• WHAT TO DO
Return, unaltered, every line from the beginning of the material below up to and including the one with "same = 0.01".

## START

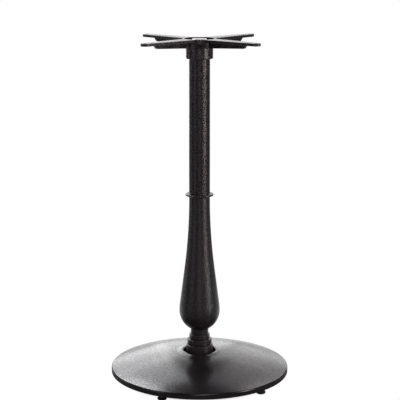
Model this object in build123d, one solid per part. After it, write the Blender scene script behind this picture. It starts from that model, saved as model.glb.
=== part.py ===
from build123d import *
import math
import os

# A pedestal table base at bar height, without its table top. A hollow round cast-iron base with a well in
# its crown carries a turned-looking cast column with a stepped foot. A plain steel tube stands on the
# column's ring, and a cast spider with four ribbed arms closes the tube and takes the table top. One
# threaded rod down the middle, with a cap nut in the spider's pocket and a nut under the base, pulls the
# whole stack together. Five levelling glides screw into bosses under the rim.
#
# Millimetres, Z up. The origin is on the floor under the column's axis. The spider's arms point to the
# four diagonals, so that its screw holes make a square along X and Y.

# Overall height, from the floor to the top of the spider's arms
height = 1050.0

# How far every cutting body runs past the face that it cuts
overrun = 1.0

# Two sizes closer than this count as the same when an edge or a corner is looked up
same = 0.01

# Base casting
base_radius = 275.0
rim_height = 16.0          # upright band of the rim
rim_wall = 10.0            # thickness of that band
rim_rounding = 4.5         # where the rim turns into the dome
rim_foot_rounding = 1.5    # lower outer edge of the rim
dome_radius = 788.0        # radius of the sphere that the dome's outside lies on
shell = 9.0                # thickness of the dome
lip_radius = 68.0          # foot of the low collar round the well
lip_rise = 3.0             # above the dome at that radius
lip_crest = 7.0            # width of its level top
lip_crest_rounding = 8.0
lip_blend = 30.0           # hollow rounding from the collar into the dome
lip_inner_rounding = 1.5
well_clearance = 9.1       # gap all round the column's foot
well_depth = 19.0
well_floor = 16.0          # thickness of the boss under the well
boss_radius = 60.0         # boss under the well
rib_count = 5              # one to each glide boss
rib_width = 7.0
rib_rise_at_rim = 6.0      # from the rim's underside up to the rib's lower edge
rib_root = 5.0             # how far a rib runs into the boss
lip_root = 4.5             # how far the lip runs into the shell
glide_boss_radius = 13.0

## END

• TASK OUTPUT
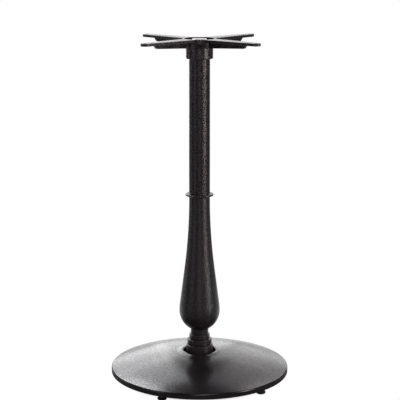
Model this object in build123d, one solid per part. After it, write the Blender scene script behind this picture. It starts from that model, saved as model.glb.
=== part.py ===
from build123d import *
import math
import os

# A pedestal table base at bar height, without its table top. A hollow round cast-iron base with a well in
# its crown carries a turned-looking cast column with a stepped foot. A plain steel tube stands on the
# column's ring, and a cast spider with four ribbed arms closes the tube and takes the table top. One
# threaded rod down the middle, with a cap nut in the spider's pocket and a nut under the base, pulls the
# whole stack together. Five levelling glides screw into bosses under the rim.
#
# Millimetres, Z up. The origin is on the floor under the column's axis. The spider's arms point to the
# four diagonals, so that its screw holes make a square along X and Y.

# Overall height, from the floor to the top of the spider's arms
height = 1050.0

# How far every cutting body runs past the face that it cuts
overrun = 1.0

# Two sizes closer than this count as the same when an edge or a corner is looked up
same = 0.01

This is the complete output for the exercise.